Haiti is situated on a seismic fault line due to its location between two tectonic plates: the North American plate to the north and the Caribbean plate to the south.

This is part of what makes Haiti the most vulnerable country to natural disasters in the Caribbean region according to the Risk Management Index, but it is not the only reason. The devastating character of the region’s natural disasters can be explained by a combination of six factors: physical, social, economic, political, cultural, and environmental. In other words, beyond the recurrent aspect nature of the environmental problems, Haiti has difficulty in dealing with them in terms of disaster risk reduction, which only serves to plunge the country further into misery.

It is in this context that, on 14 August, a new earthquake of magnitude 7.2 on the Richter scale was added to the problems of governance, particularly devastating in the south of the island. The death toll was 2,248, with nearly 13,000 injured and more than 300 missing, even though the trauma of the 2010 earthquake and Hurricane Mathew in 2016 is still noticeable.

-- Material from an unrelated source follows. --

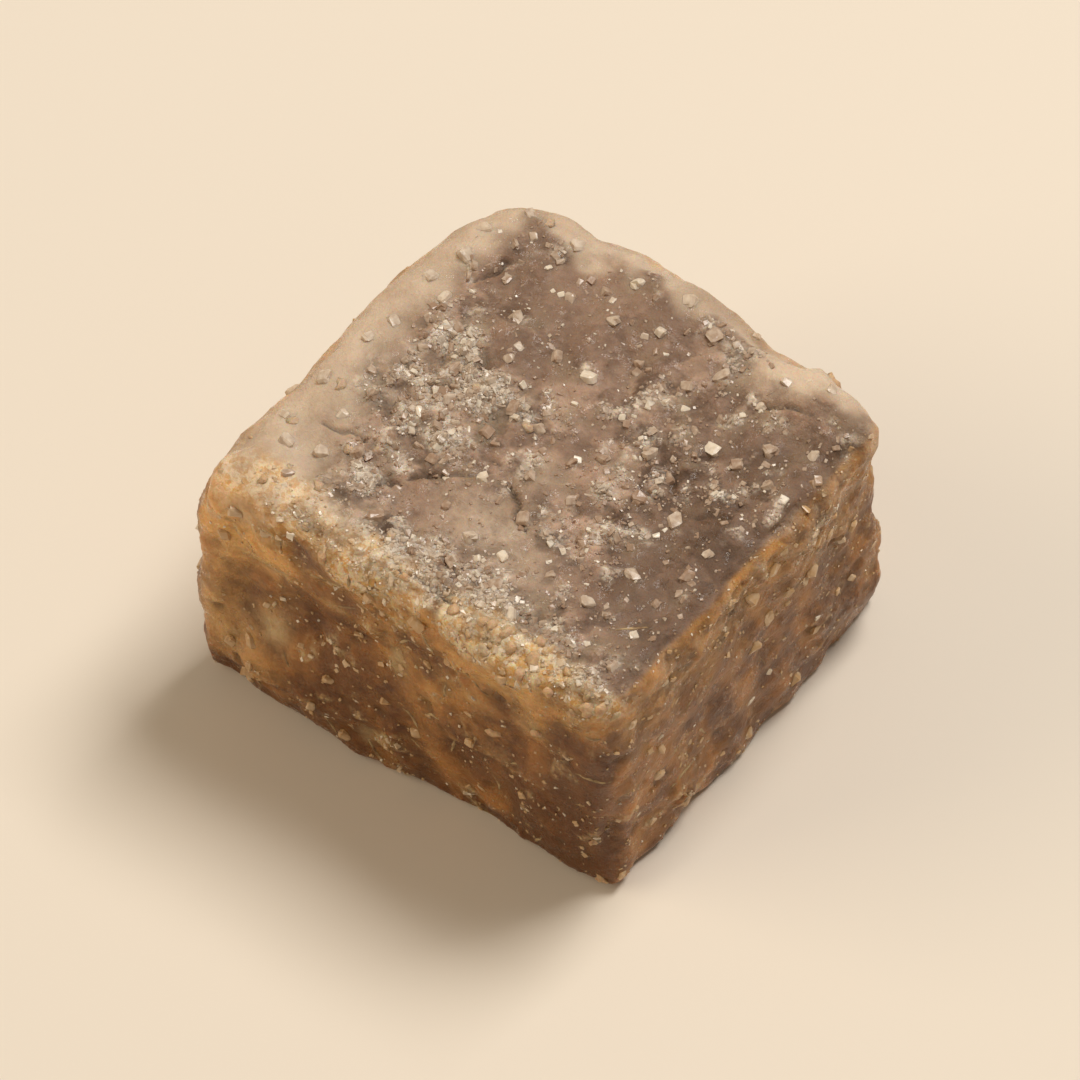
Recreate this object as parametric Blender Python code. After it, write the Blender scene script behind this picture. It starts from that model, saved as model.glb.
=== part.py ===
"""A cut cube of soft ginger candy with coarse sugar pressed into its crust.

The paste is boiled, poured out, cut with a knife and rolled in sugar. So the block has a flat
underside, four cut sides that lean a little, a lumpy crust on top and soft, uneven edges.
Metres, +Z up. The origin is at the middle of the underside, -Y is the cut front.
"""

import math
import random

import bmesh
import bpy
from mathutils import Matrix, Vector, noise

MM = 0.001

# Corners of the block before its edges are rounded, as (x, y, z) in millimetres.
TOP_CORNERS = {
    "front_left": (-14.9, -12.5, 20.9),
    "front_right": (12.9, -13.6, 19.5),
    "back_right": (15.4, 11.0, 19.9),
    "back_left": (-11.9, 14.0, 20.6),
}
BASE_CORNERS = {
    "front_left": (-15.5, -13.2, 0.0),
    "front_right": (12.6, -13.4, 0.0),
    "back_right": (14.9, 11.3, 0.0),
    "back_left": (-11.7, 13.6, 0.0),
}
SIGNS = {
    "front_left": (-1, -1),
    "front_right": (1, -1),
    "back_right": (1, 1),
    "back_left": (-1, 1),
}
HALF = Vector((13.9, 12.7, 10.1))  # half the mean width, depth and height, in millimetres
CENTRING = Vector((0.25, 0.50, 0.0))  # brings the middle of the finished block over the origin

# How far each upright edge is worn round: a share of the corner, and its radius in millimetres.
CORNER_WEAR = {"front_left": 0.03, "front_right": 0.10, "back_right": 0.12, "back_left": 0.50}
UPRIGHT_RADIUS = {"front_left": 1.1, "front_right": 1.6, "back_right": 2.0, "back_left": 2.4}
TOP_RADIUS = {"left": 2.7, "right": 1.2, "front": 1.4, "back": 2.1}
BASE_RADIUS = 0.7
RIM_BAND = (0.45, 0.85)  # how far up the half height the upright edges pass into the top edges
FOOT_BAND = (0.55, 0.90)  # and how far down they pass into the foot
SIDE_BLEND = 0.25  # how gently one top edge passes into the next
EDGE_TURN = (0.02, 0.22)  # how far a face has turned from flat where an edge starts and is full

# The soft paste bellies out between its corners and its crust dips in the middle (millimetres).
SIDE_BELLY = 0.35
TOP_DIP = 0.45

# Lumps and hollows: middle of each in millimetres, its reach along x, y and z, and its height.
LUMPS = (
    ((11.0, 9.6, 19.9), (4.6, 2.3, 3.0), 0.95),  # pale swelling at the back right corner
    ((3.0, 11.8, 20.2), (5.0, 1.5, 2.5), 0.40),  # lip along the back edge
    ((7.6, -13.0, 19.2), (3.4, 1.8, 1.9), 0.50),  # crumbled lump on the front edge
    ((-5.5, -13.6, 11.5), (7.5, 3.0, 3.2), -0.70),  # hollow dragged by the knife
    ((3.5, -13.8, 5.0), (6.0, 3.0, 2.6), -0.45),
    ((-9.5, -13.2, 4.2), (4.2, 3.0, 2.4), 0.45),  # foot of the front side, squeezed out
    ((-6.0, 3.0, 20.6), (4.8, 4.0, 3.0), 0.35),
    ((15.0, -3.0, 8.0), (3.0, 5.5, 4.5), -0.55),
    ((-14.5, 2.0, 9.0), (3.0, 5.0, 5.0), -0.40),
    ((1.0, 13.5, 9.0), (6.0, 3.0, 5.0), -0.45),
)

# Crags of the crust: distance between them and height, in millimetres, and a start in the noise.
CRAGS = (
    (8.0, 0.42, (0.0, 0.0, 0.0)),
    (3.1, 0.32, (5.0, 1.0, 9.0)),
    (1.6, 0.22, (2.0, 8.0, 3.0)),
)
CRUMBLE = (2.3, 0.75, (7.0, 3.0, 1.0))  # crumbs lost along the edges, in the same terms
DRAG = (2.2, 9.0, 0.22)  # upright marks of the knife: across, along and height

CELLS = (30, 27, 21)  # mesh cells along x, y and z

SUGAR_COUNT = {"top": 76, "front": 19, "back": 16, "left": 15, "right": 16}
SUGAR_SIZE = (0.58, 0.95)  # longest side of a grain, in millimetres
SUGAR_SHAPE = (1.0, 0.82, 0.66)  # a sugar crystal's length, breadth and thickness
SUGAR_STAND = 0.03  # how far a grain's middle stands out of the crust, as a share of its size
SUGAR_GAP = 1.7  # least distance between two grains, in millimetres
SUGAR_ACROSS = (-0.92, 0.92)  # the stretch of each side that has grains, across and up
SUGAR_UP = (-0.86, 0.92)
SUGAR_TILT = 0.6  # most slant of a grain, in radians
SEED = 7


def smooth_step(low, high, value):
    share = min(1.0, max(0.0, (value - low) / (high - low)))
    return share * share * (3.0 - 2.0 * share)


def mix(a, b, share):
    return a + (b - a) * share


def corner_mean(values, u, v):
    """The value at (u, v) in the square, between the values at its four corners."""
    total = 0.0
    for name, (side_x, side_y) in SIGNS.items():
        total += values[name] * (1.0 + u * side_x) * (1.0 + v * side_y) / 4.0
    return total


def edge_radius(u, v, w):
    """How round the block is near (u, v, w): by its upright edges, its top edges or its foot."""
    upright = corner_mean(UPRIGHT_RADIUS, u, v)
    across = TOP_RADIUS["right"] if u > 0 else TOP_RADIUS["left"]
    along = TOP_RADIUS["back"] if v > 0 else TOP_RADIUS["front"]
    top = mix(along, across, smooth_step(-SIDE_BLEND, SIDE_BLEND, abs(u) - abs(v)))
    if w > 0:
        return mix(upright, top, smooth_step(*RIM_BAND, w))
    return mix(upright, BASE_RADIUS, smooth_step(*FOOT_BAND, -w))


def rounded_block(u, v, w):
    """A point of the unit cube's skin, moved to the soft block, and the way it faces."""
    square = Vector((u * HALF.x, v * HALF.y, w * HALF.z))
    radius = edge_radius(u, v, w)
    core = Vector(
        max(radius - half, min(half - radius, value))
        for value, half in zip(square, HALF)
    )
    facing = (square - core).normalized()
    point = core + facing * radius
    wear = corner_mean(CORNER_WEAR, u, v)
    across = math.sqrt(1.0 - 0.5 * wear * (point.y / HALF.y) ** 2)
    along = math.sqrt(1.0 - 0.5 * wear * (point.x / HALF.x) ** 2)
    return Vector((point.x * across, point.y * along, point.z)), facing


def leaning_block(point):
    """The point of the even block, carried to the block whose corners lie as cut."""
    u, v, w = (point[i] / HALF[i] for i in range(3))
    placed = Vector((0.0, 0.0, 0.0))
    for name, (side_x, side_y) in SIGNS.items():
        weight = (1.0 + u * side_x) * (1.0 + v * side_y) / 8.0
        placed += weight * (1.0 + w) * Vector(TOP_CORNERS[name])
        placed += weight * (1.0 - w) * Vector(BASE_CORNERS[name])
    return placed


def lumps_at(point):
    total = 0.0
    for middle, reach, height in LUMPS:
        away = sum(((point[i] - middle[i]) / reach[i]) ** 2 for i in range(3))
        total += height * math.exp(-away)
    return total


def on_edge(facing):
    """0 on the flat of a side, 1 along a rounded edge or corner."""
    return smooth_step(*EDGE_TURN, 1.0 - max(abs(part) for part in facing))


def crags_at(point, facing):
    """Height of the crust's relief at a point, in millimetres."""
    height = 0.0
    for spacing, rise, start in CRAGS:
        height += rise * noise.noise(point / spacing + Vector(start))
    across, along, depth = DRAG
    marks = Vector((point.x / across, point.y / across, point.z / along))
    height += depth * noise.noise(marks) * (1.0 - abs(facing.z))
    spacing, loss, start = CRUMBLE
    lost = max(0.0, noise.noise(point / spacing + Vector(start)))
    return height - loss * lost * on_edge(facing)


def candy_surface(u, v, w):
    """Where the point (u, v, w) of the unit cube's skin lies on the candy, in millimetres."""
    even, facing = rounded_block(u, v, w)
    point = leaning_block(even)
    height = lumps_at(point) + crags_at(point, facing)
    height += SIDE_BELLY * (1.0 - w * w) * (1.0 - abs(facing.z))
    height -= TOP_DIP * (1.0 - u * u) * (1.0 - v * v) * max(0.0, facing.z)
    facing = Vector((facing.x, facing.y, max(0.0, facing.z)))  # the underside stays flat
    return point + facing * height + CENTRING, facing


def cut_along(bm, axis, cells):
    """Cuts every edge that runs along one axis, so that the cube's faces become a grid."""
    edges = [e for e in bm.edges if abs((e.verts[0].co - e.verts[1].co)[axis]) > 1e-6]
    bmesh.ops.subdivide_edges(bm, edges=edges, cuts=cells - 1, use_grid_fill=True)


def make_block(collection, material):
    bm = bmesh.new()
    bmesh.ops.create_cube(bm, size=2.0)
    for axis, cells in enumerate(CELLS):
        cut_along(bm, axis, cells)
    for vert in bm.verts:
        vert.co = candy_surface(*vert.co)[0] * MM
    bm.normal_update()
    mesh = bpy.data.meshes.new("ginger_candy")
    bm.to_mesh(mesh)
    bm.free()
    mesh.materials.append(material)
    block = bpy.data.objects.new("ginger_candy", mesh)
    collection.objects.link(block)
    return block


def point_on_side(side, s, t):
    """A point of the unit cube on the named side, at (s, t) across it."""
    return {
        "top": (s, t, 1.0),
        "front": (s, -1.0, t),
        "back": (s, 1.0, t),
        "left": (-1.0, s, t),
        "right": (1.0, s, t),
    }[side]


def sugar_places(rng):
    """Seats for the sugar grains: spread over each side, none nearer another than the gap."""
    seats = []
    for side, count in SUGAR_COUNT.items():
        placed = 0
        while placed < count:
            u, v, w = point_on_side(side, rng.uniform(*SUGAR_ACROSS), rng.uniform(*SUGAR_UP))
            point, facing = candy_surface(u, v, w)
            if all((point - other).length > SUGAR_GAP for other, _ in seats):
                seats.append((point, facing))
                placed += 1
    return seats


def make_grain(collection, number, point, facing, rng):
    """One sugar crystal, a small block seated in the crust at a slant."""
    size = rng.uniform(*SUGAR_SIZE)
    bm = bmesh.new()
    bmesh.ops.create_cube(bm, size=1.0)
    bmesh.ops.scale(bm, verts=bm.verts, vec=Vector(SUGAR_SHAPE) * size * MM)
    mesh = bpy.data.meshes.new("sugar_grain")
    bm.to_mesh(mesh)
    bm.free()
    grain = bpy.data.objects.new(f"sugar_grain_{number:03d}", mesh)
    roll = Matrix.Rotation(rng.uniform(-SUGAR_TILT, SUGAR_TILT), 4, "X")
    pitch = Matrix.Rotation(rng.uniform(-SUGAR_TILT, SUGAR_TILT), 4, "Y")
    spin = Matrix.Rotation(rng.uniform(0.0, math.tau), 4, "Z")
    upright = facing.to_track_quat("Z", "Y").to_matrix().to_4x4()
    seat = Matrix.Translation((point + facing * size * SUGAR_STAND) * MM)
    grain.matrix_world = seat @ upright @ spin @ roll @ pitch
    collection.objects.link(grain)
    return grain


def fuse(block, grains, collection):
    """Joins the grains to the block as one solid, and removes them."""
    join = block.modifiers.new("sugar", "BOOLEAN")
    join.operation = "UNION"
    join.operand_type = "COLLECTION"
    join.collection = collection
    join.solver = "MANIFOLD"
    bpy.context.view_layer.update()
    graph = bpy.context.evaluated_depsgraph_get()
    joined = bpy.data.meshes.new_from_object(block.evaluated_get(graph))
    block.modifiers.clear()
    block.data = joined
    for grain in grains:
        bpy.data.objects.remove(grain)
    bpy.data.collections.remove(collection)


def candy_material():
    """Brown, slightly waxy paste under a haze of sugar."""
    material = bpy.data.materials.new("sugared_ginger_paste")
    material.use_nodes = True
    shader = material.node_tree.nodes["Principled BSDF"]
    shader.inputs["Base Color"].default_value = (0.34, 0.21, 0.12, 1.0)
    shader.inputs["Roughness"].default_value = 0.55
    shader.inputs["Metallic"].default_value = 0.0
    return material


def main():
    for obj in list(bpy.data.objects):
        bpy.data.objects.remove(obj)
    candy = bpy.data.collections.new("ginger_candy")
    bpy.context.scene.collection.children.link(candy)
    sugar = bpy.data.collections.new("sugar_grains")
    bpy.context.scene.collection.children.link(sugar)
    block = make_block(candy, candy_material())
    rng = random.Random(SEED)
    grains = [
        make_grain(sugar, number, point, facing, rng)
        for number, (point, facing) in enumerate(sugar_places(rng))
    ]
    fuse(block, grains, sugar)
    block.data.shade_smooth()
    block.data.set_sharp_from_angle(angle=math.radians(40.0))


main()
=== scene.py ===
"""A cut cube of ginger candy: brown paste, a dry crust and the sugar it was rolled in.

The sections below make the view, the pieces of the candy and the place where it stands. The
object is in metres; the values of the block and its sugar are in millimetres, as MM says.
"""
import math
import random

import bmesh
import bpy
import numpy as np
from mathutils import Matrix, Quaternion, Vector, noise
from mathutils.bvhtree import BVHTree


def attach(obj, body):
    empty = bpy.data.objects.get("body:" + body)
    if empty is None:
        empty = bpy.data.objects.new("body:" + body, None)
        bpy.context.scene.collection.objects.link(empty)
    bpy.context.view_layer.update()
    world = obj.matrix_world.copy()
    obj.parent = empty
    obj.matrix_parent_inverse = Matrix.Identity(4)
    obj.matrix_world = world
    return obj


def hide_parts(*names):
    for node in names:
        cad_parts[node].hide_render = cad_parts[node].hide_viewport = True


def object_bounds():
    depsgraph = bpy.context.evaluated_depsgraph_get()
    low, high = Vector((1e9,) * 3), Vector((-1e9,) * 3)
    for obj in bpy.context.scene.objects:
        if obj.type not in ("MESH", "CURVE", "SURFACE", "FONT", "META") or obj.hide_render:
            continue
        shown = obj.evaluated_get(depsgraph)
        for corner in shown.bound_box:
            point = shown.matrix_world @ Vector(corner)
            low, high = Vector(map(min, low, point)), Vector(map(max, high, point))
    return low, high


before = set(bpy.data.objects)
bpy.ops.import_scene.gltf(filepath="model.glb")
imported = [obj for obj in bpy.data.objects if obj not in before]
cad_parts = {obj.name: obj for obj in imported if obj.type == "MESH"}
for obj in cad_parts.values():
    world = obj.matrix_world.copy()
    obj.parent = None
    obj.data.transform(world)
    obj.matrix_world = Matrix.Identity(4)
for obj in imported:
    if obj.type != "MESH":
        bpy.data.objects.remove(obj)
box_low, box_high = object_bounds()

# The view of the candy
# It is seen over the corner between its cut front and its right side, from steeply above and two
# thirds of a metre away, with the camera turned a little so that upright lines lean to the left.
VIEW_AZIMUTH = math.radians(37.1)
VIEW_HEIGHT = math.radians(58.2)
VIEW_DISTANCE = 0.674
VIEW_TURN = math.radians(-4.2)
VIEW_AIM = Vector((0.0, -0.0005, 0.0095))
VIEW_WIDTH = 0.060  # of the picture, at the candy
SENSOR = 36.0

back = Vector((
    math.sin(VIEW_AZIMUTH) * math.cos(VIEW_HEIGHT),
    -math.cos(VIEW_AZIMUTH) * math.cos(VIEW_HEIGHT),
    math.sin(VIEW_HEIGHT),
))
camera = bpy.data.objects.new("camera", bpy.data.cameras.new("camera"))
camera.data.sensor_width = SENSOR
camera.data.lens = SENSOR * VIEW_DISTANCE / VIEW_WIDTH
camera.data.clip_start = 0.02
camera.data.clip_end = 20.0
camera.location = VIEW_AIM + back * VIEW_DISTANCE
camera.rotation_mode = "QUATERNION"
level = (-back).to_track_quat("-Z", "Y")
camera.rotation_quaternion = level @ Quaternion((0.0, 0.0, 1.0), VIEW_TURN)
bpy.context.scene.collection.objects.link(camera)
bpy.context.scene.camera = camera
bpy.context.scene.view_settings.view_transform = "Standard"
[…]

Economically speaking, with this disaster, the country has lost the equivalent of 8 billion dollars (120% of its GDP before) and most of the population is left helpless. Indeed, Haiti is facing one of the world’s biggest food crises, with 4.4 million people in the country facing acute food insecurity.

Mass migration

This delicate situation in the country has led to a desire for Haitians to leave the country.

Several thousand Haitian migrants who crossed the border toward Mexico gathered at a bridge in Texas early last week. The US government accelerated the deportation process, announcing while it would increase the quota of refugees admitted to the US from 62,500 to 125,000.

The images of these expulsions in the knowledge of the context in Haiti provoked strong reactions, even leading the US envoy to Haiti, Daniel Foote, to resign to denounce the « inhumane » expulsions by the US.

Conclusion

More than ever, the situation in Haiti is alarming and the mobilization of external actors is essential at this critical time.

The challenge is to take advantage of the informal truce observed by the armed gangs to help the 600,000 people in need of aid.

It is also a question of not repeating the past mistakes and of questioning the future of Haiti, which does not seem to be able to pull itself out of it. So, what solutions can be proposed to get out of this situation?